For many people parallelism is a subject they haven’t heard of before, so here are some practical tips from one of the experts of The Economist GMAT Tutor. Steve has been tutoring students on the GMAT and GRE for 12 years. He scored 770 on the GMAT, a score that is in the top 1% worldwide.

1. The Problem

Consider the following question:

Practitioners of many ancient world religions, like their modern day counterparts, believed human life to be a term for the preparation of the soul for another form of existence in the afterlife rather than seeing existence as the random but brief result of biological procreation.

How can this be recognized as a parallelism question? The key words here are “rather than”. This indicates that two things are being considered. Those two elements should have the same—or parallel—structure. Parallelism requires that the elements that are parallel should have a similar part of speech (e.g. nouns, conjugated verbs, adjectives, etc.) or structure (e.g. clauses, modifying phrases, etc.). Here, the first part of the sentence uses the phrase “believed human life to be a term”. After “rather than”, the structure starts with “seeing”. You can immediately identify these two structures as not parallel. "Believed" is a conjugated verb, and "seeing" is an unconjugated verb that serves as a modifying phrase.

2. The Solution

Look at the correct option:

that human life was a term for the preparation of the soul for another form of existence in the afterlife rather than a random and

“To be” is changed to the conjugated verb “was,” which now applies to both sides of the sentence. The two sides are “a term” and “a random and brief result.” “Term” and “result” are nouns and the option is therefore parallel. The adjectives before "result" are not a part of the parallel structure, as they simply describe the noun result, which is the second element of the parallelism.

Therefore it is crucial that when you have a list of two or more elements or have certain structures that compare, equate, or contrast elements (e.g. "rather than," "not only... but also," "as...as," etc.) that the elements all be parallel.

3. Learn something else

Before we leave this question, let’s learn as much as we can from it. Notice the sentence as written has “random but”, and the correct option has “random and”. “But” introduces a contrast. You must ask yourself whether there is a contrast here or not. The words “random” and “brief” do not imply a contrast, so they are joined by “and”, rather than “but”.

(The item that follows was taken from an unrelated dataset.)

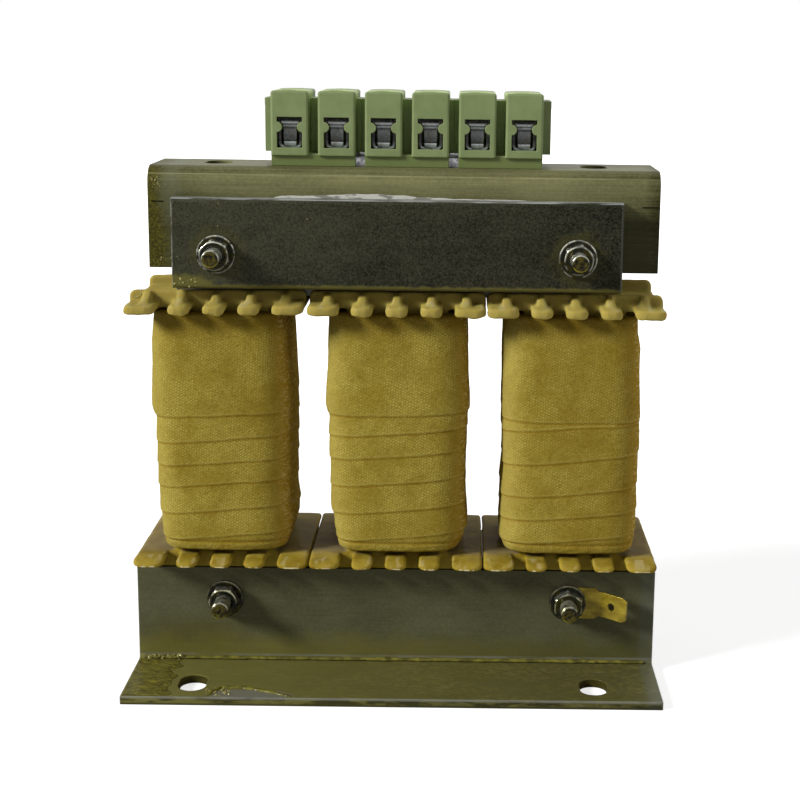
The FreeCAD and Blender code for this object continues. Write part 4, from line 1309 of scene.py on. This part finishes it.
def ridge(name, points, radius, seed):
    """Raised run of varnish along a line of points, thicker and thinner by turns."""
    spine = []
    for a, b in zip(points, points[1:]):
        steps = max(1, round((b - a).length / 0.5))
        spine += [a.lerp(b, i / steps) for i in range(steps)]
    spine.append(points[-1])
    rings = []
    for i, place in enumerate(spine):
        heading = (spine[min(i + 1, len(spine) - 1)] - spine[max(i - 1, 0)]).normalized()
        side = heading.cross(Vector((0, 0, 1))).normalized()
        up = side.cross(heading)
        swell = 1 + 0.5 * noise.noise(Vector((i * 0.09, seed, 0)))
        swell += 0.2 * noise.noise(Vector((i * 0.31, seed, 0)))
        reach = radius * swell * min(1.0, 0.25 + i * 0.4, 0.25 + (len(spine) - 1 - i) * 0.4)
        drift = side * 0.5 * radius * noise.noise(Vector((i * 0.17, seed, 5)))
        rings.append([place + drift + side * reach * 1.5 * math.cos(a) + up * reach * math.sin(a)
                      for a in (2 * math.pi * j / 10 for j in range(10))])
    dressed(name, skin(rings, capped=True), "run", 120, "bobbin_plastic")


def varnish_runs():
    """Bead along the front bracket's bend, the rim of the bare patch and bubbles where varnish gathered."""
    low, high = span("bottom_bracket_front")
    wall = high.y - sheet

    def bend_bead(name, y, seed):
        line = [Vector((x, y, sheet + 0.5)) for x in (low.x + 2.6, 0.0, high.x - 2.2)]
        ridge(name, line, 0.5, seed)

    bend_bead("bend_bead", wall - bend_inset, 2.0)
    ridge("patch_rim", [Vector((x, y, sheet)) for x, y in ridge_line], 0.45, 4.0)
    channel_low, channel_high = span("top_channel")
    bar_low, bar_high = span("clamp_bar_front")
    front = Vector((0, -1, 0))
    slant = Vector((0, -0.7, 0.7))
    up = Vector((0, 0, 1))
    # Each area: seed, count, low and high corner, outward direction, smallest and largest radius
    areas = ((1, 16, (channel_low.x + 1, channel_low.y, channel_high.z - 6),
              (channel_low.x + 3.5, channel_low.y, channel_high.z - 3), front, 0.14, 0.42),
             (2, 10, (channel_low.x + 1, channel_low.y, channel_low.z + 0.7),
              (channel_low.x + 7, channel_low.y, channel_low.z + 3.5), front, 0.14, 0.36),
             (3, 26, (bar_low.x + 0.6, bar_low.y, bar_low.z + 0.5),
              (bar_low.x + 7.5, bar_low.y, bar_low.z + 3.0), front, 0.12, 0.36),
             (4, 46, (low.x + 1.0, wall - 1.5, sheet + 0.1), (low.x + 13, wall - 0.3, sheet + 1.4), slant,
              0.16, 0.45),
             (6, 34, (ridge_line[0][0] - 0.6, ridge_line[0][1], sheet),
              (ridge_line[3][0], ridge_line[2][1] - 0.4, sheet), up, 0.16, 0.5),
             (5, 12, (bar_low.x + 1, bar_low.y, bar_low.z + 3), (bar_low.x + 60, bar_low.y, bar_high.z - 1),
              front, 0.08, 0.16))
    spots = []
    for area in areas:
        spots += scattered(*area)
    beads("varnish_bubbles", spots)
    bend_bead("bend_bead_rear", span("bottom_bracket_rear")[0].y + sheet + bend_inset, 6.0)


def pool_thickness(u, v):
    """Thickness of the pool at a place from its left front corner; none where it is not above 0."""
    edge = pool_reach + pool_waver * noise.noise(Vector((v / 4, 0, 3))) - u
    wrinkle = noise.noise(Vector((u / 5.0, v / 1.4, 1.7)))
    wrinkle += 0.5 * noise.noise(Vector((u / 2.5, v / 0.9, 7.7)))
    return min(pool_depth, edge * pool_slope) + pool_wrinkle * wrinkle * limited(edge / 3)


def foot_pool():
    """Wrinkled amber pool on the left end of the front foot: a closed thin body over a grid of cells."""
    low = span("bottom_bracket_front")[0]
    columns = round(pool_size[0] / pool_cell)
    rows = round(pool_size[1] / pool_cell)
    top = {}
    for i in range(columns + 1):
        for j in range(rows + 1):
            u = pool_size[0] * i / columns
            v = pool_size[1] * j / rows
            thick = pool_thickness(u, v)
            if thick > 0:
                top[i, j] = (low.x + 0.4 + u, low.y + 0.6 + v, thick)
    kept = [(i, j) for i, j in top if (i + 1, j) in top and (i, j + 1) in top and (i + 1, j + 1) in top]
    cells = set(kept)
    verts = []
    index = {}

    def vertex(key, level):
        if (key, level) not in index:
            x, y, thick = top[key]
            index[key, level] = len(verts)
            verts.append((x, y, sheet + (thick if level else -film_sink)))
        return index[key, level]

    faces = []
    for i, j in kept:
        ring = [(i, j), (i + 1, j), (i + 1, j + 1), (i, j + 1)]
        faces.append(tuple(vertex(key, 1) for key in ring))
        faces.append(tuple(vertex(key, 0) for key in reversed(ring)))
        beside = [(i, j - 1), (i + 1, j), (i, j + 1), (i - 1, j)]
        for n in range(4):
            if beside[n] not in cells:
                a = ring[n]
                b = ring[(n + 1) % 4]
                faces.append((vertex(a, 0), vertex(b, 0), vertex(b, 1), vertex(a, 1)))
    dressed("varnish_pool", (verts, faces), "pool", 180, "bobbin_plastic")


def label_strip():
    """Upper part of the blank label: a loose wavy edge that stands up between bar and channel."""
    low, high = span("label")
    bar_top = span("clamp_bar_front")[1].z
    front = (low.y + high.y) / 2 - label_half
    rear = (low.y + high.y) / 2 + label_half
    rings = []
    for i in range(label_steps + 1):
        share = i / label_steps
        x = low.x + (high.x - low.x) * share
        hump = math.exp(-((share - label_hump_place) / label_hump_width) ** 2)
        fade = min(1.0, share / label_ends[0], (1 - share) / label_ends[1])
        top = label_least + label_hump * hump + label_left * (1 - share)
        top += label_ripple * noise.noise(Vector((x / ripple_size, 0, 0)))
        top = min(bar_top + top * fade, high.z)
        side = top - label_crest
        rings.append([(x, front, low.z), (x, front, side), (x, (front + rear) / 2, top), (x, rear, side),
                      (x, rear, low.z)])
    dressed("label_look", skin(rings, capped=True), "label", 60, "label_paper", "label")


def dress_nodes():
    """Nodes that keep their CAD form, with rounded edges and their own finish."""
    drops = []
    for seed, side in enumerate(("left", "center", "right")):
        drops += dipped_bobbin(side, seed)
        softened("terminal_housing_" + side, "green", "green_plastic", 0.18)
        softened("gap_spacer_" + side, "gap", "gap_sheet", 0.1, 1)
    for side in ("front", "rear"):
        softened("bottom_bracket_" + side, "bracket", "bracket_steel", 0.22)
    for side in ("front", "rear"):
        softened("clamp_bar_" + side, "bar", "bar_steel", 0.12, 1, 50)
    softened("top_channel", "channel", "channel_steel", 0.2)
    softened("earth_tab", "brass", "tab_brass", 0.1)
    softened("terminal_rail", "rail", "zinc_steel", 0.1, 1)
    for node in ("wire_cages", "clamp_screws", "housing_screws"):
        softened(node, "cage", "zinc_steel", 0.08)
    beads("bobbin_drops", drops)


def straps():
    """Contact strips through the cages; their front ends are flared above, bent and turned in below."""
    low, high = span("contact_strips")
    pitch = (high.x - low.x - strip_width) / (strip_count - 1)
    parts = []
    for i in range(strip_count):
        x = low.x + strip_width / 2 + pitch * i
        rings = []
        for y, z, reach in strap_line:
            inner = reach - strap_edge
            section = ((-reach, strap_edge), (-inner, 0), (inner, 0), (reach, strap_edge),
                       (inner, strap_thickness), (-inner, strap_thickness))
            rings.append([(x + across, y + deep, z) for across, deep in section])
        parts.append(skin(rings, capped=True))
        left = x - strip_width / 2
        right = x + strip_width / 2
        under = high.z - strip_thickness
        level = [[(left, y, under), (right, y, under), (right, y, high.z), (left, y, high.z)]
                 for y in (strap_line[4][0] + strap_thickness, high.y)]
        parts.append(skin(level, capped=True))
    dressed("straps_look", joined(parts), "strap", 30, "zinc_steel", "contact_strips")


def tip_varnish():
    """Amber drop on the end of each bolt."""
    parts = []
    for node in ("upper_bolts", "lower_bolts"):
        low, high = span(node)
        for x in bolt_places():
            rows = [(radius, low.y + place, 0) for radius, place in drop_line]
            parts.append(lathe(x, (low.z + high.z) / 2, rows, False, segments=28))
    dressed("bolt_end_varnish", joined(parts), "drop", 180, "bobbin_plastic")


def make_camera():
    data = bpy.data.cameras.new("camera")
    data.lens = lens_length
    data.sensor_width = 36.0
    data.shift_x = (photo_size / 2 - optical_axis_pixel[0]) / photo_size
    data.shift_y = (optical_axis_pixel[1] - photo_size / 2) / photo_size
    camera = placed("camera", data)
    turn = (Matrix.Rotation(math.radians(-camera_yaw), 4, "Z")
            @ Matrix.Rotation(math.radians(90 - camera_pitch), 4, "X")
            @ Matrix.Rotation(math.radians(camera_roll), 4, "Z"))
    camera.matrix_world = Matrix.Translation(camera_place * MM) @ turn
    data.clip_start = 0.01
    data.clip_end = 20.0
    scene.camera = camera


def make_light():
    """Key from the left, broad weak lamps behind and to the right, and an even world, white where seen."""
    for name, (direction, strength, softness, mirrored) in lamps.items():
        data = bpy.data.lights.new(name, "SUN")
        data.energy = strength
        data.angle = math.radians(softness)
        light = placed(name, data)
        light.rotation_mode = "QUATERNION"
        light.rotation_quaternion = direction.to_track_quat("Z", "Y")
        light.visible_glossy = mirrored
    world = bpy.data.worlds.new("studio")
    scene.world = world
    world.use_nodes = True
    g = Graph(world.node_tree)
    background = g.nodes["Background"]
    background.inputs["Color"].default_value = (1.0, 1.0, 1.0, 1.0)
    seen = light_path(g, "Is Camera Ray").at_least(light_path(g, "Is Glossy Ray"))
    seen = seen.at_least(light_path(g, "Is Transmission Ray"))
    inputs = {"Value": seen, "To Min": fill_strength, "To Max": 1.0}
    g.put(background.inputs["Strength"], g.field("ShaderNodeMapRange", "Result", inputs))


def light_path(graph, output):
    return graph.field("ShaderNodeLightPath", output)


def make_floor():
    """Pale floor with the object's shadow; for the camera it glows a little and turns white farther out."""
    size = 4000.0
    verts = [(-size, -size, 0), (size, -size, 0), (size, size, 0), (-size, size, 0)]
    material = bpy.data.materials.new("floor")
    material.use_nodes = True
    g = Graph(material.node_tree)
    g.nodes.clear()
    diffuse = g.field("ShaderNodeBsdfDiffuse", 0, {"Color": (floor_colour, floor_colour, floor_colour, 1.0)})
    away = g.vector("LENGTH", g.field("ShaderNodeTexCoord", "Object"), output="Value")
    inputs = {"Value": away, "From Min": floor_fade[0] * MM, "From Max": floor_fade[1] * MM,
              "To Min": floor_glow, "To Max": 1.0}
    share = light_path(g, "Is Camera Ray") * g.field("ShaderNodeMapRange", "Result", inputs)
    glow = g.field("ShaderNodeEmission", 0, {"Strength": share})
    both = g.field("ShaderNodeAddShader", 0, {0: diffuse, 1: glow})
    g.put(g.nodes.new("ShaderNodeOutputMaterial").inputs["Surface"], both)
    new_piece("floor", verts, [(0, 1, 2, 3)], material)


finishes = {
    "tape": tape_finish(),
    "amber": amber_plastic(),
    # Bolt-end drop: dark, with a gold painted highlight on its lower bulge
    "drop": varnish("varnish_drop", (14, 13, 7), (72, 65, 18), 0.25, 0.9, (176, 156, 46)),
    "pool": pool_finish(),
    "run": varnish("varnish_run", (74, 70, 26), (112, 106, 42), 0.3, 2.5),
    # Beads paler than the varnish they are made of, as painted glints
    "bubble": varnish("varnish_bubble", (104, 96, 40), (160, 152, 86)),
    "bar": bar_steel(),
    "channel": channel_steel(),
    "bracket": bracket_steel(),
    "zinc": polished_zinc(),
    "strap": clamp_zinc("strap_zinc", strap_bands),
    "cage": clamp_zinc("cage_zinc", cage_bands),
    "rail": rail_zinc(),
    "brass": brass(),
    "green": green_plastic(),
    "core": core_steel(),
    "gap": gap_sheet_finish(),
    "label": label_finish(),
}

make_camera()
make_light()
make_floor()
dress_nodes()
core()
coil("left", left_seams, left_forms, 1.0)
coil("center", centre_seams, centre_forms, 2.0)
coil("right", right_seams, right_forms, 3.0)
for node in ("upper_bolts", "lower_bolts"):
    bolts(node)
nuts_and_washers()
straps()
tip_varnish()
label_strip()
foot_pool()
varnish_runs()

scene.view_settings.view_transform = "Standard"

When preparing, many test takers rush through questions, and as soon as they have the correct answer, they move on. You can learn so much from each question. Take a few moments to consider why all wrong options are in fact wrong. This way you will be learning as much as you can from each question you look at. You also may not always know what the correct answer is but you can eliminate other answer choices that you know are flawed.